Don't assume large, well-resourced companies have solved fundamental GTM challenges. Even at Google, sales and marketing alignment is a persistent people and process issue, not one that can be solved simply by adding budget or headcount. These problems are universal.

The battle over attribution isn't a personality conflict but a systemic issue. It's caused by measuring marketing on MQLs and sales on closed revenue. Unifying both teams under a single, shared revenue goal eliminates this friction and fosters collaboration.

Direct attribution models are flawed because platforms like Google and Facebook use tracking pixels to claim credit for sales that would have occurred anyway. Smart marketers are returning to older methods of measuring lift from campaigns rather than relying on misleading platform data.

Marketing leaders often sense that attribution models are broken, but they lack the financial language and models to prove it to leadership. The key challenge is moving from "feeling" that a model is wrong to "articulating and demonstrating" why with a cogent financial argument.

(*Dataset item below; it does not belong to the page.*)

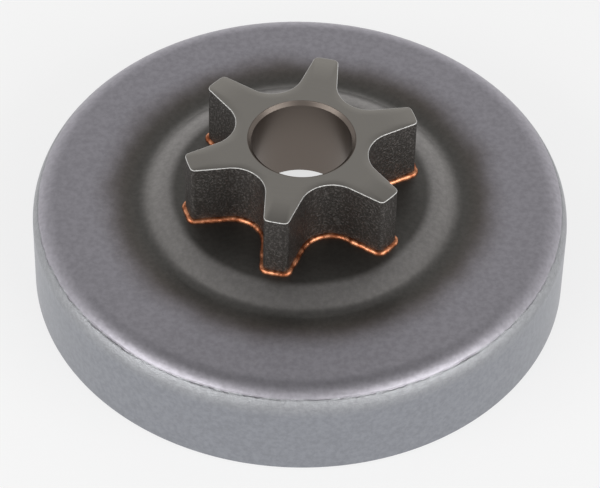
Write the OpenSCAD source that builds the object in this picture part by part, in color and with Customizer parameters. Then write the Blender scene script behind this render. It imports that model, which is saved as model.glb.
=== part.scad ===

CloudPay stopped attributing opportunities to single sources like "marketing" or "sales." Analysis showed multiple departments influenced every deal, rendering attribution a source of pointless internal arguments. They still use multi-touch attribution at the campaign level, but not to assign inter-departmental credit.

Relying on a single data point like "first touch" to explain pipeline creation is flawed. It ignores the complex buyer journey and inevitably leads to a blame game—marketing providing "shitty leads" versus sales doing "poor follow-up"—instead of a systematic analysis of what is truly broken in the process.